The Mastercard Economics Institute has released its annual forecast for the year, reflecting how a new multi-speed global economy will affect growth and consumer spending behaviour.

The report indicates that some markets will feel the impact of inflation and rising interest rates more keenly.

On the flip side, unemployment rates are projected to decline in several countries, including the UAE and Saudi Arabia, signalling more resilience for jobseekers.

The report draws on a multitude of public and proprietary data sets, as well as models that are intended to estimate economic activity across the Eastern Europe, Middle East and Africa (EEMEA) region.

It explores four themes that will continue to shape the global economic environment — high interest rates and housing, trading down and shopping, prices and preferences, and shocks and omnichannel.

Its key findings show that…

  • After years of a housing boom, higher interest rates are poised to squeeze cost-of-living budgets, shifting the way consumers spend broadly. In major developed countries, the outlook anticipates housing-related spending as a share of goods to fall an estimated 4.5 per cent over the course of 2023, below pre-pandemic levels.
    In the UAE, housing-related spend remained at the same levels (5.9 per cent) in 2022 as in 2019. This was also the case in most other EEMEA markets, such as Saudi Arabia with 10.9 per cent.
  • Broad spending should maintain resilience in the face of inflation, with consumers choosing wallet-friendly brands and chasing the best value. Globally, grocery shoppers made 31 per cent more trips to the store in 2022 compared to 2019 – partially to reduce food waste – while their average spend per visit was roughly 9 per cent lower.
  • Since September 2022, consumers in the UAE have increased their grocery shopping trips by 28 per cent compared to September 2019 but spent 21.4 per cent less per visit.
  • Restaurant spending frequency in the country was nearly 30 per cent higher in September 2022 than in September 2019, while the average ticket size was nearly 20 per cent lower as even higher-income consumers reined in excess.
  • As food and energy costs eat up a greater share of the consumer budget, lower-income households will feel an especially strong pinch.
  • From 2019 to 2022, discretionary spending by high-income households grew nearly twice as fast as for lower-income households. However, much of this gap will diminish with the normalisation in inflation.

Mastercard Economics Institute expects inflationary pressure to ease in 2023, with the average inflation rate of developed economies falling from 7.1 per cent year-on-year in Q4 2022 to 3.1 per cent year-on-year in Q4 2023.

Many markets in the Middle East and Africa show a larger gap between affluent and non-affluent households in 2019 versus 2022 discretionary spending, for example, Morocco with 71 per cent and Jordan with 60 per cent.

Businesses with an omnichannel presence are likelier to withstand shocks by meeting customers where they want to shop.
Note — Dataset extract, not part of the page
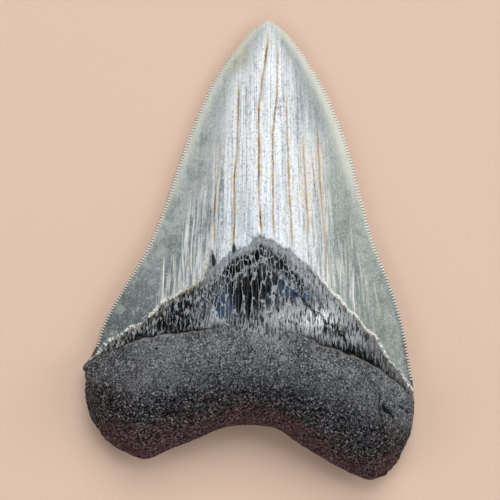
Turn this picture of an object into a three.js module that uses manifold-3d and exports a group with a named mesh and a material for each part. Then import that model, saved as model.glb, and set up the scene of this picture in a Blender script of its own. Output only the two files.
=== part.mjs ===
// A fossil megalodon tooth, lying on its labial (outer) face with the lingual (inner) face up.
// Millimetres: X across the tooth, Y from the root to the tip, Z up from the surface under it.
// A tooth grows as one body, so this is one closed solid: a broad blade, the crown, which
// thickens downwards into a two-lobed root. The two faces are height functions over one
// outline, and they meet along the cutting edges and around the rim of the root.
import * as THREE from 'three';
import Module from 'manifold-3d';
import { ParametricGeometry } from 'three/addons/geometries/ParametricGeometry.js';
import { mergeGeometries, mergeVertices } from 'three/addons/utils/BufferGeometryUtils.js';

// The outline seen from above, from the tip down each cutting edge to the corner of the crown,
// round the side of the root, and along the basal margin under the lobes and the arch.
const TIP = [4.9, 62.1];
const LEFT_SHOULDER = [-41.6, -26.8];
const RIGHT_SHOULDER = [43.9, -35.8];
const LEFT_CORNER = [-36.2, -54.2];
const RIGHT_CORNER = [36.9, -60.8];
const LEFT_CUTTING_EDGE = [
  TIP, [1.5, 59.9], [-3.0, 55.2], [-9.6, 45.9], [-14.6, 35.2], [-18.8, 24.3],
  [-22.8, 12.0], [-27.8, 0.0], [-33.4, -9.6], [-38.9, -19.2], LEFT_SHOULDER,
];
const RIGHT_CUTTING_EDGE = [
  TIP, [8.2, 59.9], [12.4, 55.2], [18.6, 46.0], [23.7, 35.2], [27.5, 24.3],
  [30.6, 12.0], [34.0, 0.0], [38.0, -10.0], [41.3, -20.8], RIGHT_SHOULDER,
];
const LEFT_ROOT_SIDE = [LEFT_SHOULDER, [-44.4, -33.2], [-43.6, -41.5], [-41.0, -48.2], LEFT_CORNER];
const RIGHT_ROOT_SIDE = [RIGHT_SHOULDER, [44.1, -42.5], [43.1, -49.3], [40.7, -55.5], RIGHT_CORNER];
const BASAL_MARGIN = [
  LEFT_CORNER, [-28.6, -56.6], [-20.8, -54.3], [-13.0, -50.3], [-6.0, -48.0], [0.0, -47.1],
  [6.5, -48.6], [14.0, -52.7], [22.0, -57.8], [27.5, -61.0], [32.0, -62.1], RIGHT_CORNER,
];

// Heights above the resting surface.
const EDGE_AT_TIP = 2.2;
const EDGE_AT_SHOULDERS = 5.0;
const EDGE_ROUND_ROOT = 6.6;
const BELLY_AT_TIP = 1.3;
const BELLY = -0.5;           // below the surface: the belly is cut flat there, as it rests

// Thickness of the lingual side above the edges.
const TIP_THICKNESS = 1.2;
const CROWN_THICKNESS = 15.4;
const TORUS_BULGE = 4.0;
const LOBE_THINNING = 0.75;   // part of the thickness lost from the middle to the ends of the lobes

// Shape of the two faces. Along the tooth, t runs from 0 at the tip to 1 at the basal margin.
const CROWN_PART = 0.78;      // t at the shoulders, where the crown ends and the root begins
const TIP_BLUNTNESS = 0.06;   // part of the crown over which the point rounds off
const LINGUAL_RIM = 12.0;     // width of the rounded rim of the root, on each face
const LABIAL_RIM = 10.0;
const LINGUAL_CROWN = 1.15;   // a higher power makes a keener cutting edge
const LABIAL_CROWN = 2.4;     // a higher power makes a flatter middle
const TORUS_PLACE = 0.4;      // the torus's crest and its spread, as parts of the root
const TORUS_SPREAD = 0.45;

// The grid of each face, and the part of its rows that lie on the crown.
const COLUMNS = 36;
const ROWS = 46;
const CROWN_ROWS = 0.68;
const ROUNDING = 1e-3;        // points closer than this are one point

const smooth = THREE.MathUtils.smoothstep;
const lerp = THREE.MathUtils.lerp;

/** A smooth curve through points of the outline. */
function curveThrough(points) {
  const vectors = points.map(([x, y]) => new THREE.Vector3(x, y, 0));
  return new THREE.CatmullRomCurve3(vectors, false, 'centripetal');
}

const leftSide = [curveThrough(LEFT_CUTTING_EDGE), curveThrough(LEFT_ROOT_SIDE)];
const rightSide = [curveThrough(RIGHT_CUTTING_EDGE), curveThrough(RIGHT_ROOT_SIDE)];
const basalPoints = curveThrough(BASAL_MARGIN).getSpacedPoints(160);
const rimPoints = [
  ...leftSide[1].getSpacedPoints(60), ...basalPoints.slice(1, -1),
  ...rightSide[1].getSpacedPoints(60).reverse(),
];
const rootRim = rimPoints.slice(1).map((point, i) => new THREE.Line3(rimPoints[i], point));

/** The point of one side at t, which runs from 0 at the tip to 1 at the corner of the root. */
function sidePoint([crown, root], t) {
  if (t < CROWN_PART) return crown.getPointAt(t / CROWN_PART);
  return root.getPointAt((t - CROWN_PART) / (1 - CROWN_PART));
}

/** Height of the basal margin over x, by straight steps between its spaced points. */
function basalY(x) {
  const next = Math.max(1, basalPoints.findIndex((point) => point.x > x - ROUNDING));
  const [a, b] = [basalPoints[next - 1], basalPoints[next]];
  return lerp(a.y, b.y, THREE.MathUtils.clamp((x - a.x) / (b.x - a.x), 0, 1));
}

/** The outline's point at s across, -1 to 1, and t along: rows bend slowly into the root's arch. */
function planPoint(s, t) {
  const left = sidePoint(leftSide, t);
  const right = sidePoint(rightSide, t);
  const across = (s + 1) / 2;
  const x = lerp(LEFT_CORNER[0], RIGHT_CORNER[0], across);
  const arch = basalY(x) - lerp(LEFT_CORNER[1], RIGHT_CORNER[1], across);
  return left.lerp(right, across).add(new THREE.Vector3(0, arch * smooth(t, 0, CROWN_PART), 0));
}

/** Distance of an inner point from the root's rim. */
function rimDistance(point) {
  const nearest = new THREE.Vector3();
  const distances = rootRim.map((line) => {
    line.closestPointToPoint(point, true, nearest);
    return nearest.distanceTo(point);
  });
  return Math.min(...distances);
}

/** A quarter-ellipse that rises from 0 on the rim to 1 at a given width inside it. */
function rimProfile(distance, width) {
  const inside = 1 - Math.min(distance / width, 1);
  return Math.sqrt(1 - inside * inside);
}

/** Both faces' heights at (s, t), as [labial, lingual]. */
function heights(s, t, point) {
  const onOutline = Math.abs(s) === 1 || t === 1;
  const distance = onOutline ? 0 : rimDistance(point);
  const crown = Math.min(t / CROWN_PART, 1);
  const root = Math.max((t - CROWN_PART) / (1 - CROWN_PART), 0);
  const rooted = smooth(t, CROWN_PART - 0.02, CROWN_PART + 0.1);
  const blunt = rimProfile(crown, TIP_BLUNTNESS);
  const edge = EDGE_AT_TIP + (EDGE_AT_SHOULDERS - EDGE_AT_TIP) * crown * crown
    + (EDGE_ROUND_ROOT - EDGE_AT_SHOULDERS) * rooted;
  const torus = TORUS_BULGE * smooth(crown, 0.8, 1)
    * Math.exp(-(((root - TORUS_PLACE) / TORUS_SPREAD) ** 2));
  const thickness = blunt * (TIP_THICKNESS + (CROWN_THICKNESS - TIP_THICKNESS) * crown ** 0.9);
  const lobes = 1 - LOBE_THINNING * s * s * lerp(0.4, 1, root);
  const lingualCrown = (1 - s * s) ** LINGUAL_CROWN;
  const lingualLens = lerp(lingualCrown, lobes * rimProfile(distance, LINGUAL_RIM), rooted);
  const belly = lerp(BELLY_AT_TIP, BELLY, smooth(crown, 0, 0.4));
  const labialCrown = 1 - Math.abs(s) ** LABIAL_CROWN;
  const labialLens = lerp(labialCrown, rimProfile(distance, LABIAL_RIM), rooted);
  return [edge - blunt * (edge - belly) * labialLens, edge + (thickness + torus) * lingualLens];
}

/** One face of the tooth: side 0 is the labial one, which faces down, and 1 the lingual one. */
function face(side) {
  return new ParametricGeometry((u, v, target) => {
    const across = Math.sin((u - 0.5) * Math.PI);
    const s = side === 1 ? -across : across;
    const rootPart = Math.max((v - CROWN_ROWS) / (1 - CROWN_ROWS), 0);
    const t = v < CROWN_ROWS
      ? CROWN_PART * (v / CROWN_ROWS) ** 1.2
      : lerp(CROWN_PART, 1, Math.sin(rootPart * Math.PI / 2));
    const point = planPoint(s, t);
    target.set(point.x, point.y, heights(s, t, point)[side]);
  }, COLUMNS, ROWS);
}

/** Joins sheets that share their edges into one closed geometry, without collapsed triangles. */
function closedGeometry(sheets) {
  const joined = mergeGeometries(sheets);
  joined.deleteAttribute('normal');
  joined.deleteAttribute('uv');
  const merged = mergeVertices(joined, ROUNDING);
  const corners = Array.from(merged.index.array);
  const kept = [];
  for (let i = 0; i < corners.length; i += 3) {
    const [a, b, c] = corners.slice(i, i + 3);
    if (a !== b && b !== c && c !== a) kept.push(a, b, c);
  }
  merged.setIndex(kept);
  return merged;
}

const wasm = await Module();
wasm.setup();

/** A closed geometry as a solid that can be cut. */
function solidOf(geometry) {
  return new wasm.Manifold(new wasm.Mesh({
    numProp: 3,
    vertProperties: new Float32Array(geometry.attributes.position.array),
    triVerts: new Uint32Array(geometry.index.array),
  }));
}

/** A solid back as a geometry. */
function geometryOf(solid) {
  const mesh = solid.getMesh();
  const geometry = new THREE.BufferGeometry();
  geometry.setAttribute('position', new THREE.BufferAttribute(mesh.vertProperties, 3));
  geometry.setIndex(new THREE.BufferAttribute(mesh.triVerts, 1));
  geometry.computeVertexNormals();
  return geometry;
}

// The belly of the labial face is cut flat where the tooth rests on it.
const whole = solidOf(closedGeometry([face(0), face(1)]));
const room = new THREE.BoxGeometry(200, 200, 100).translate(0, 0, 50);
const rested = whole.intersect(solidOf(closedGeometry([room])));

const tooth = new THREE.Mesh(
  geometryOf(rested),
  new THREE.MeshStandardMaterial({ color: 0xb4bcbc, roughness: 0.35, metalness: 0 }),
);
tooth.name = 'tooth';

const group = new THREE.Group();
group.add(tooth);

export default group;
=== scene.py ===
# A fossil megalodon tooth, lying on its labial (outer) face with the lingual (inner) face up.
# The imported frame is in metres: X across the tooth, Y from the root to the tip, Z up. Shapes here
# are worked out in millimetres and turned to metres when the mesh is made.
from math import radians
import bmesh
import bpy
import numpy as np
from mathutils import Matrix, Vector


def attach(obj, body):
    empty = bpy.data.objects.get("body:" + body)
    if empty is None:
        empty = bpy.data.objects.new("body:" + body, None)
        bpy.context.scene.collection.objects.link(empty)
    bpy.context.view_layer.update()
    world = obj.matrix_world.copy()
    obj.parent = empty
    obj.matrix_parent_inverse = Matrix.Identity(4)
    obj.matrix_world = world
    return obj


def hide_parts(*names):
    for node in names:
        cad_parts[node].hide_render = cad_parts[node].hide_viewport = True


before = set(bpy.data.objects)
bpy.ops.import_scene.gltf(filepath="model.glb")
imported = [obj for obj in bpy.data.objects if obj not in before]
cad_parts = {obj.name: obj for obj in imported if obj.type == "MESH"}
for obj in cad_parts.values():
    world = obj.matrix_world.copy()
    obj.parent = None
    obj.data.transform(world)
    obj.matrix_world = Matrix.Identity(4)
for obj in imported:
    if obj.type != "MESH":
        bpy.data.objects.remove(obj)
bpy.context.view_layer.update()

# --------------------------------------------------------------------------------------------
# The studio: a plain pale floor, a dim sky, one large soft light beyond the tip and three weaker
# ones round the other sides, all too far aside to be mirrored in the level parts of the tooth.
# The camera looks straight down through a long lens.
# --------------------------------------------------------------------------------------------
FLOOR_COLOUR = "#E5C8B4"
SKY_COLOUR = "#F2EFEC"
SKY_STRENGTH = 0.20
FLOOR_HALF = 2.0              # m, like the rest of the studio
EDGE_LEVEL = 0.004            # where the tooth's edges are, on average
VIEW_HEIGHT = 0.1355          # what the view takes in at that level
CAMERA_Y = -0.0006
LENS = 100.0                  # mm, like the sensor
SENSOR = 36.0


def linear(hex_colour):
    """An sRGB hex colour as linear RGBA: below 0.04045 divided by 12.92, above it the 2.4 curve."""
    channels = np.array([int(hex_colour[i:i + 2], 16) for i in (1, 3, 5)]) / 255
    curve = ((channels + 0.055) / 1.055) ** 2.4
    return (*np.where(channels <= 0.04045, channels / 12.92, curve), 1.0)


def add(tree, kind, inputs=None, out=0, **settings):
    """Adds a node, sets its properties, fills its inputs with values or with other nodes'
    outputs, and returns one of its own outputs, by place or by name."""
    node = tree.nodes.new(kind)
    for name, value in settings.items():
        setattr(node, name, value)
    for key, value in (inputs or {}).items():
        if isinstance(value, bpy.types.NodeSocket):
            tree.links.new(value, node.inputs[key])
        else:
            node.inputs[key].default_value = value
    return node.outputs[out] if node.outputs else None


def new_material(name):
    """A material with an empty node tree and its output node."""
    material = bpy.data.materials.new(name)
    material.use_nodes = True
    material.node_tree.nodes.clear()
    return material, material.node_tree


# Painted board: an even matt surface.
board, tree = new_material("matt_painted_board")
shader = add(tree, "ShaderNodeBsdfPrincipled", {
    "Base Color": linear(FLOOR_COLOUR), "Roughness": 0.85, "Specular IOR Level": 0.2})
add(tree, "ShaderNodeOutputMaterial", {"Surface": shader})

floor_mesh = bpy.data.meshes.new("floor")
floor_mesh.from_pydata(
    [(x * FLOOR_HALF, y * FLOOR_HALF, 0.0) for x, y in ((-1, -1), (1, -1), (1, 1), (-1, 1))],
    [], [(0, 1, 2, 3)])
floor = bpy.data.objects.new("floor", floor_mesh)
floor_mesh.materials.append(board)
bpy.context.collection.objects.link(floor)

world = bpy.data.worlds.new("studio")
world.use_nodes = True
world.node_tree.nodes["Background"].inputs["Color"].default_value = linear(SKY_COLOUR)
world.node_tree.nodes["Background"].inputs["Strength"].default_value = SKY_STRENGTH
bpy.context.scene.world = world
bpy.context.scene.view_settings.view_transform = "Standard"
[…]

The analysis suggests that having a multichannel presence provided a six-percentage-point lift in retail sector sales through 2022.

Small and large restaurants were saved from losing an additional 31 per cent of sales during the height of lockdowns with their omnichannel presence. Similarly, small omnichannel clothing stores outperformed online-only and brick-and-mortar-only firms, growing 10 per cent and 26 per cent faster, respectively.